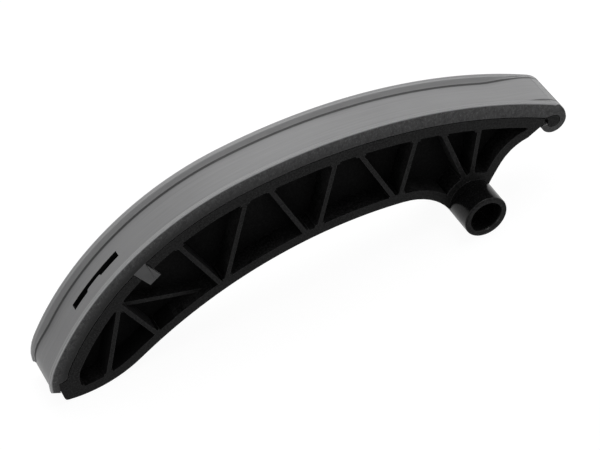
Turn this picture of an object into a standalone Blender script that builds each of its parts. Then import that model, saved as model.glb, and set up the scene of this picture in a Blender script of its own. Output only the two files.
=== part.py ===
"""Timing chain guide: a black truss-ribbed rail carrier that turns on a tube, with a grey slide
lining clipped over its upper edge. Lengths are in millimetres until the meshes are made in metres.
X runs along the rail towards the pivot end, -Y faces the side where the pivot tube stands proud,
and Z is up. The guide stands on its tip and on its pivot tube."""

import math

import bmesh
import bpy

MM = 0.001

# Rail line: the lips' upper edge, seen from the side, as arcs that all turn clockwise. It is drawn
# from (0, 0) straight up, and everything else is placed from it.
TIP_RADIUS = 25.5
TIP_SWEEP = 33.5
CROWN_RADIUS = 133.5
CROWN_SWEEP = 52.0
RUN_RADIUS = 264.0
RUN_SWEEP = 35.5
NOSE_RADIUS = 13.0
HOOK_RADIUS = 6.6
HOOK_SWEEP = 178.0

# Slide lining
LINING_WIDTH = 24.0
LINING_WALL = 3.2
CHANNEL_DEPTH = 3.6
CHANNEL_DEPTH_AT_TIP = 1.0
LIP_THICKNESS = 1.9
LIP_ROOT_FILLET = 0.8
LIP_ROOT_RATIO = 0.25
TIP_RAMP = 26.0
NOSE_RAMP = 30.0
END_SLANT = 0.6
SKIRT_THICKNESS = 1.8
SKIRT_DROP = 1.6
SKIRT_START = 4.0
SKIRT_CORNER = 3.5
SKIRT_CORNER_SHARES = (0.0, 0.1, 0.3, 0.6, 1.0)
SKIRT_END_BACKSET = 1.5

# Slot through the lining's floor, narrowed along its middle
SLOT_START = 41.0
SLOT_LENGTH = 33.0
SLOT_NEAR_EDGE = -1.4
SLOT_FAR_EDGE = 1.8
SLOT_NARROW_EDGE = -0.3
SLOT_NARROW_START = 10.6
SLOT_NARROW_LENGTH = 10.4
SLOT_STEP = 0.6
SLOT_STEP_MARGIN = 1.0

# Clip tabs that hang from the skirts and catch under the carrier's upper flange
TAB_START = 73.5
TAB_LENGTH = 7.5
TAB_DEPTH = 20.2
BARB_HEIGHT = 1.3
BARB_LENGTH = 3.2
BARB_FLAT = 0.8
BARB_INSET = 1.0

# Rail carrier
FIT_GAP = 0.3
UPPER_FLANGE_DEPTH = 14.1
LOWER_FLANGE_THICKNESS = 5.0
NOSE_FLANGE_THICKNESS = 5.2
WEB_THICKNESS = 3.0
RIB_THICKNESS = 2.1
SHALLOW_RIB_SETBACK = 4.0
POCKET_FILLET = 1.2
BEAD_RADIUS = 3.1
NECK_BACKSET = 0.8
TIP_FOOT_AHEAD = 5.3
TIP_FOOT_DROP = 8.36
TIP_CORNER_RADIUS = 1.5
TIP_CORNER_STEPS = 3

# Lower flange: a bulge that the guide stands on, then two hollow sweeps towards the tube. The
# arcs are scaled together to run from the tip's foot to the tube.
BULGE_RADIUS = 53.0
BULGE_SWEEP = 43.31
BELLY_RADIUS = 200.0
BELLY_SWEEP = 40.6
THROAT_RADIUS = 31.0
THROAT_SWEEP = 52.8

# Pivot tube, placed back from the end of the rail's run, with its far side this deep under it
TUBE_BACKSET = 27.676
TUBE_REACH = 64.589
TUBE_RADIUS = 11.0
TUBE_PROUD = 15.0
BORE_RADIUS = 7.0
BORE_MOUTH_RADIUS = 8.3
BORE_MOUTH_DEPTH = 2.4
BOSS_RADIUS = 14.7
TUBE_EDGE = 0.6

# Angle round the tube, and distance off it, at which the throat ends
THROAT_TUBE_ANGLE = -178.36
THROAT_STANDOFF = 0.71

# Nose flange: two arcs, scaled to run from the tube up to a point under the end of the rail's run
NOSE_FLANGE_TUBE_ANGLE = 20.7
NOSE_FLANGE_BACKSET = 5.438
NOSE_FLANGE_DEPTH = 19.561
NOSE_FLANGE_RADIUS = 127.5
NOSE_FLANGE_SWEEP = 5.6
NOSE_FLANGE_TOP_RADIUS = 21.3
NOSE_FLANGE_TOP_SWEEP = 46.0
UPPER_FLANGE_END_DEPTH = 12.4

# Ribs, each from a share of the rail's run to a share of the lower flange's length
RIBS = (
    (0.1869, 0.1093),
    (0.1869, 0.2520),
    (0.3271, 0.4207),
    (0.4572, 0.4374),
    (0.5006, 0.6275),
    (0.6141, 0.6608),
    (0.6575, 0.8367),
    (0.7576, 0.8533),
)
SHALLOW_RIB = (0.1719, 0.3756)
TUBE_RIBS = (0.8076, 0.8760)

# Drawing and cutting
CHORD = 4.0
CLOSEST_STOPS = 0.5
STEP_ANGLE = 10.0
ROUND_SIDES = 48
OVERCUT = 3.0
FLAT_ANGLE = 1.0
CORNER_ANGLE = 25.0
SMOOTH_ANGLE = 30.0
ACROSS_RATIO = 0.99


def straight_ahead(place, distance):
    """The place this far ahead in a straight line. A place is (x, z, heading)."""
    x, z, heading = place
    return (x + distance * math.cos(heading), z + distance * math.sin(heading), heading)


def round_arc(place, radius, angle):
    """The place after turning by the angle, to the left where it is positive."""
    x, z, heading = place
    side = math.copysign(radius, angle)
    centre_x = x - side * math.sin(heading)
    centre_z = z + side * math.cos(heading)
    turned = heading + angle
    return (centre_x + side * math.sin(turned), centre_z - side * math.cos(turned), turned)


def place_along(start, arcs, distance):
    """The place at a distance along a run of (radius, sweep in degrees), straight on past its ends."""
    place = start
    if distance < 0:
        return straight_ahead(place, distance)
    for radius, sweep in arcs:
        length = radius * math.radians(abs(sweep))
        if distance <= length:
            return round_arc(place, radius, math.copysign(distance / radius, sweep))
        place = round_arc(place, radius, math.radians(sweep))
        distance -= length
    return straight_ahead(place, distance)


def stops_along(arcs, first, last):
    """Distances from first to last that follow each arc in even steps."""
    stops = [first]
    begin = 0.0
    for radius, sweep in arcs:
        length = radius * math.radians(abs(sweep))
        steps = max(math.ceil(length / CHORD), math.ceil(abs(sweep) / STEP_ANGLE))
        inside = [begin + length * i / steps for i in range(steps + 1)]
        for stop in inside:
            if stops[-1] + CLOSEST_STOPS < stop < last - CLOSEST_STOPS:
                stops.append(stop)
        begin += length
    return stops + [last]


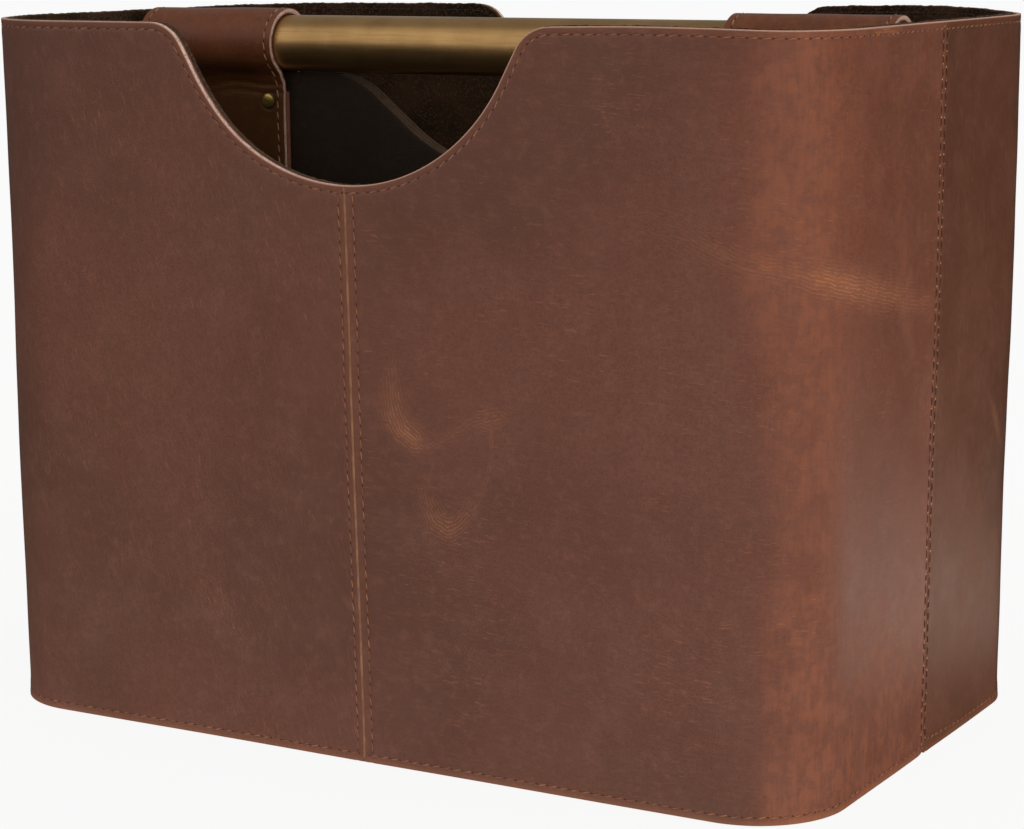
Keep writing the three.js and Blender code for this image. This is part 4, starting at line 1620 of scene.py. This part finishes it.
    def pad_piece(self, name: str, side: int) -> None:
        """Builds the leather pad behind a strap's front leaf."""
        half = self.width / 2.0
        x = steps((-half, half, 5.0))
        z = steps((self.form.waist - self.form.leaf, self.form.waist, 5.0))[:, None]
        points = joined(self.middle(side) + x, -(self.divider_half + FIT + self.pad), z)
        piece = sheet(f"strap_pad_leather_{name}", points, joined(x, z))
        make_up(piece, (Finish.STRAP, Finish.PAD_EDGE), self.pad, (0.35, 2, 1))
        dress(piece, "strap_leather", f"strap_pad_{name}")

    def rivet(self, name: str, node: str, place: tuple[float, float, float], facing: int) -> None:
        """Builds one cap of a rivet, a spun dome with a rolled rim.

        Args:
            name: The name of the piece.
            node: The node that it stands for.
            place: Where its seat is, in millimetres.
            facing: The sign of Y that the dome points to.
        """
        r, top, brim, start = self.head, self.dome, 0.42, 0.16
        lathe = [(0.0, -3.0), (1.4, -3.0), (1.4, 0.0), (r - 0.5, 0.0), (r - 0.15, 0.05)]
        lathe += [(r, 0.25), (r - 0.05, 0.45)]
        for angle in np.linspace(start, QUARTER_TURN, 9)[:-1]:
            out = (r - 0.12) * math.cos(angle) / math.cos(start)
            lathe.append((out, brim + (top - brim) * math.sin(angle)))
        lathe.append((0.0, top))
        piece = set_turned(name, lathe, 40, Finish.RIVET, tilted(place, -facing * QUARTER_TURN, "X"))
        polish(piece, 50.0)
        dress(piece, "rivet_brass", node)

    def build(self) -> None:
        """Builds the straps, pads, rivets and stitches."""
        rivet_z = self.form.waist - self.rivet_drop
        front = self.form.plane - self.form.leaf_off - FIT + 0.25
        back = self.divider_half + FIT
        for seed, (name, side) in enumerate((("left", -1), ("right", 1))):
            self.strap(name, side, seed)
            self.pad_piece(name, side)
            rows = self.rows(side, seed)
            self.sewing.sew(f"stitches_strap_{name}", rows, sunk=-0.04, thread=Finish.PALE_THREAD_AND_GLINT)
            for across in self.rivets:
                x = self.middle(side) + across
                spot = f"{name}_{'inner' if across * side < 0 else 'outer'}"
                self.rivet(f"rivet_head_{spot}", f"rivet_cap_{spot}", (x, front, rivet_z), -1)
                self.rivet(f"rivet_tail_{spot}", f"rivet_back_{spot}", (x, back, rivet_z), 1)


@dataclass
class Handle:
    """The brass tube and the plugs in its ends."""

    form: HandleForm = HandleForm()
    wall: float = 1.5
    half: float = 180.7
    plug: float = 2.0
    chamfer: float = 0.4

    def lay(
        self, name: str, lathe: list, sides: int, reach: float, turn: float, angle: float, node: str
    ) -> None:
        """Builds a turned piece and lays it along the tube.

        Args:
            name: The name of the piece.
            lathe: Its profile.
            sides: How many sides it has around.
            reach: Where its foot lies along X.
            turn: The quarter turn that lays it down, with its sense as sign.
            angle: The angle up to which it is shaded smooth, in degrees.
            node: The node that it stands for.
        """
        matrix = tilted((reach, self.form.plane, self.form.level), turn, "Y")
        piece = set_turned(name, lathe, sides, Finish.TUBE, matrix)
        polish(piece, angle)
        dress(piece, "brushed_brass", node, body=HANDLE)

    def build(self) -> None:
        """Builds the tube and the plugs."""
        r, half, cut, plug = self.form.radius, self.half, self.chamfer, self.plug
        bore = r - self.wall
        lathe = [(bore, -half), (r - cut, -half)]
        lathe += [(r, float(h)) for h in np.linspace(-half + cut, half - cut, 60)]
        lathe += [(r - cut, half), (bore, half), (bore, -half)]
        self.lay("brass_tube", lathe, 128, 0.0, QUARTER_TURN, 30.0, "handle_bar")
        spigot = bore - FIT
        lathe = [
            (0.0, -9.0), (spigot, -9.0), (spigot, FIT), (r, FIT), (r, plug - 0.6), (r - 0.2, plug - 0.2),
            (r - 0.6, plug), (0.0, plug),
        ]
        for name, side in (("left", -1), ("right", 1)):
            turn = side * QUARTER_TURN
            self.lay(f"brass_plug_{name}", lathe, 64, side * half, turn, 50.0, f"bar_plug_{name}")


@dataclass
class Divider:
    """The divider: a board between two leather faces with flanges on the end walls."""

    sewing: Sewing
    straps: Straps
    face: float = 2.4
    half: float = 4.0
    flange: float = 20.0
    fold: float = 2.6
    foot: float = 7.9
    end_in: float = 6.0
    slot_gap: float = 1.0
    hole: CutOut = CutOut(rim=273.2, half=90.0, depth=40.0, bottom=75.0, shoulder=40.0)

    @property
    def slot(self) -> tuple[float, float]:
        """Where the slot for a strap starts and ends along X."""
        edge = self.straps.outer_edge
        return edge - self.straps.width - self.slot_gap, edge + self.slot_gap

    def end(self, z: Array) -> Array:
        """Where the shown side of a flange lies along X."""
        return TUB.half_length(z) - self.end_in - self.face

    def columns(self, last: float) -> Array:
        """The ways along the divider at which it has points, up to the last one."""
        seams = np.array([edge + off for edge in self.slot for off in (-0.05, 0.05)])
        inside = steps((0.0, 92.0, 1.5), (92.0, min(last, 183.0), 5.0))
        return np.unique(np.concatenate([inside, seams[seams < last]]))

    def slotted(self, x: Array, level: float, low: float) -> Array:
        """The top edge, lowered where the straps pass."""
        inner, outer = self.slot
        top = np.minimum(self.hole.height(x), level)
        return np.where((np.abs(x) > inner) & (np.abs(x) < outer), np.minimum(top, low), top)

    def leather(self, name: str, side: int) -> None:
        """Builds one leather face with its flanges.

        Args:
            name: Which face.
            side: The sign of Y.
        """
        top_end, arc = self.end(self.hole.rim), self.fold * QUARTER_TURN
        start = top_end - self.fold
        total = start + arc + self.flange - self.fold
        plain = self.columns(start - 2.0)
        beyond = steps((start, start + arc, 0.7), (start + arc, total, 2.0))
        across = both_ways(np.unique(np.concatenate([plain[plain < start - 0.2], beyond])))
        top = self.slotted(across, self.hole.rim, self.straps.form.waist if side > 0 else np.inf)
        shares = np.concatenate([np.linspace(0.0, 0.94, 46), steps((0.94, 1.0, 0.012))[1:]])
        z = self.foot + shares[:, None] * (top - self.foot)
        away = np.abs(across) + (self.end(z) - top_end) * smooth(np.abs(across) / total)
        begin = self.end(z) - self.fold
        turn = np.clip((away - begin) / self.fold, 0.0, QUARTER_TURN)
        x = np.minimum(away, begin) + self.fold * np.sin(turn)
        y = self.half + self.fold * (1.0 - np.cos(turn)) + np.clip(away - begin - arc, 0.0, None)
        points = joined(x * side_of(across), y * side, z)
        soft = 0.16 * ripple(points, ((120.0, 1.0), (48.0, 0.5)), 31 + side)
        points[..., 1] += side * soft * (1.0 - smooth((np.abs(across) - 95.0) / 12.0))
        flat = joined(across + 2500.0 + 600.0 * side, z)
        values = {"edge": bump(top - z, 5.0) * 0.6}
        piece = sheet(f"divider_leather_{name}", points, flat, values, turned=side > 0)
        near_hole = (0.45, 2, 1, lambda at: np.abs(at[:, 0]) < 105.0)
        make_up(piece, (Finish.DIVIDER, Finish.DIVIDER_EDGE), self.face, near_hole)
        dress(piece, "divider_leather", f"divider_face_{name}")

    def board(self) -> None:
        """Builds the board between the faces, stained like the edges it lies between."""
        form = self.straps.form
        x = both_ways(self.columns(self.straps.outer_edge - 0.1))
        top = self.slotted(x, self.hole.rim - 0.4, form.waist - form.leaf - FIT) - 0.15
        z = self.foot + np.linspace(0.0, 1.0, 12)[:, None] * (top - self.foot)
        piece = sheet("divider_core", joined(x, -form.strap / 2.0, z), joined(x, z))
        make_up(piece, (Finish.DIVIDER_EDGE,), form.strap, angle=30.0)
        dress(piece, "fibreboard", "divider_board")

    def flange_rows(self) -> list[Line]:
        """The stitch rows that hold the flanges to the end walls."""
        z = np.linspace(20.0, self.hole.rim - 4.0, 120)
        y = self.half + self.flange - 4.0
        corners = ((-1, -1), (-1, 1), (1, -1), (1, 1))
        return [(joined(sx * self.end(z), sy * y, z), joined(-float(sx), 0.0, 0.0 * z)) for sx, sy in corners]

    def build(self) -> None:
        """Builds the faces, the board and the flange stitches."""
        self.leather("front", -1)
        self.leather("back", 1)
        self.board()
        self.sewing.sew("stitches_flanges", self.flange_rows(), thread=Finish.THREAD_DARK)


@dataclass
class Stage:
    """The pale floor, the plain soft light and the camera of the photograph."""

    ambient: float = 0.61
    mirrored: float = 0.09
    key: float = 8.9
    bounce: float = 1.15
    pool: tuple[float, float, float] = (0.43, 0.21, 0.0)
    lens: float = 94.76
    place: tuple[float, float, float] = (0.5844, -1.0117, 0.3371)
    yaw: float = 29.95
    pitch: float = 10.27
    roll: float = -0.4

    def rays(self, m: Mixer) -> tuple[Wire, Wire, Wire]:
        """Whether a ray sees the backdrop directly, is a mirrored one or a scattered one."""
        kinds = ("Camera", "Transmission", "Glossy", "Diffuse")
        camera, through, glossy, diffuse = (m.add("LightPath", {}, f"Is {kind} Ray") for kind in kinds)
        return camera.to(Kind.LARGER, through), glossy, diffuse

    def floor(self) -> None:
        """Lays a wide pale floor, which keeps the basket's shadow."""
        deselect()
        bpy.ops.mesh.primitive_plane_add(size=60.0, location=(0.0, 0.0, -0.0004))
        floor = bpy.context.object
        floor.name = "floor"
        m = Mixer(bpy.data.materials.new("pale_matt_floor"))
        seen, glossy, diffuse = self.rays(m)
        paper = m.add("BsdfDiffuse", {"Color": "#f2f1ef"})
        glow = m.add("Emission", {"Color": "#ffffff", "Strength": 1.0})
        mixed = m.add("MixShader", {0: seen * 0.90, 1: paper, 2: glow})
        # The floor glows for reflections alone: a painted pool of light behind the basket's right end, and a
        # painted glow of the lit front
        away = m.place.to(Kind.DISTANCE, self.pool)
        ahead = m.place.to(Kind.FACING, (-0.5, -0.86, 0.0))
        gleam = away.to(Kind.RAMP, 0.12, 0.235, 1.60, 0.02) + ahead.to(Kind.RAMP, -0.1, 0.3, 0.0, 0.10)
        pool = m.add("Emission", {"Color": "#fff0df", "Strength": gleam})
        # The floor round the basket glows for scattered rays: painted bounce light up at the walls' feet
        near = m.place.to(Kind.DISTANCE, (0.12, -0.04, 0.0))
        near = near.to(Kind.RAMP, 0.40, 0.70, self.bounce, 0.0) * diffuse
        lit = m.add("AddShader", {0: mixed, 1: m.add("Emission", {"Strength": near})})
        m.add("OutputMaterial", {"Surface": m.add("MixShader", {0: glossy, 1: lit, 2: pool})})
        floor.data.materials.append(m.owner)

    def world(self) -> None:
        """Fills the room with even light in front of a white backdrop."""
        world = bpy.data.worlds.new("room")
        bpy.context.scene.world = world
        m = Mixer(world)
        seen, glossy, _ = self.rays(m)
        # The backdrop stands behind the basket, where reflections find it too, and a window
        # lies in front: direction, start and end of the gleam, and its strength
        gleams = (
            ((-0.5, 0.866, 0.0), 0.85, 1.0, 0.50), ((-0.42, 0.55, 0.72), 0.55, 0.95, 0.22),
            ((-0.49, -0.78, 0.39), 0.62, 0.96, 1.22),
        )
        way = m.add("TexCoord", {}, "Generated")
        wall, high, window = (way.to(Kind.FACING, axis).to(Kind.RISE, *gleam) for axis, *gleam in gleams)
        behind = wall.to(Kind.LARGER, high).to(Kind.LARGER, window)
        white = seen.to(Kind.LARGER, glossy * behind)
        dim = glossy * (self.mirrored - self.ambient) + self.ambient
        room = m.add("Background", {"Color": (1.0, 0.99, 0.975, 1.0), "Strength": dim})
        paper = m.add("Background", {"Color": "#ffffff", "Strength": 1.0})
        m.add("OutputWorld", {"Surface": m.add("MixShader", {0: white, 1: room, 2: paper})})

    def light(self) -> None:
        """Hangs one large soft box to the right of the camera, invisible to reflections."""
        deselect()
        bpy.ops.object.light_add(type="AREA", location=(0.0, 0.0, 2.0))
        box = bpy.context.object
        box.name = "soft_box"
        box.data.shape = "RECTANGLE"
        box.data.size, box.data.size_y = 1.2, 1.0
        box.data.energy = self.key
        box.visible_camera = box.visible_glossy = False
        box.location = (1.33, -0.46, 0.34)
        target = Vector((0.05, -0.09, 0.14))
        box.rotation_euler = (target - box.location).to_track_quat("-Z", "Y").to_euler()

    def camera(self) -> None:
        """Sets the camera that was fitted to the photograph's outline."""
        deselect()
        bpy.ops.object.camera_add(location=self.place)
        camera = bpy.context.object
        camera.name = "camera"
        camera.data.lens = self.lens
        camera.data.sensor_width = 36.0
        camera.data.clip_end = 100.0
        angles = ((self.yaw, "Z"), (90.0 - self.pitch, "X"), (self.roll, "Z"))
        yaw, pitch, roll = (Matrix.Rotation(math.radians(angle), 4, axis) for angle, axis in angles)
        camera.rotation_euler = (yaw @ pitch @ roll).to_euler()
        bpy.context.scene.camera = camera

    def build(self) -> None:
        """Sets the view transform, the floor, the world, the light and the camera."""
        bpy.context.scene.view_settings.view_transform = "Standard"
        self.floor()
        self.world()
        self.light()
        self.camera()


def main() -> None:
    """Builds the basket and its stage."""
    logging.basicConfig(level=logging.INFO, format="%(name)s: %(message)s")
    Stage().build()
    sewing = Sewing()
    straps = Straps(sewing)
    for part in (OuterWall(sewing), Lining(sewing), Bottom(), straps, Handle(), Divider(sewing, straps)):
        part.build()


if __name__ == "__main__":
    main()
------------------------------------------------
#### Your objective:
Pick out the lines above containing the word "this", then copy them.

#### Output:
Turn this picture of an object into a standalone Blender script that builds each of its parts. Then import that model, saved as model.glb, and set up the scene of this picture in a Blender script of its own. Output only the two files.
# Pivot tube, placed back from the end of the rail's run, with its far side this deep under it
    """The place this far ahead in a straight line. A place is (x, z, heading)."""
Keep writing the three.js and Blender code for this image. This is part 4, starting at line 1620 of scene.py. This part finishes it.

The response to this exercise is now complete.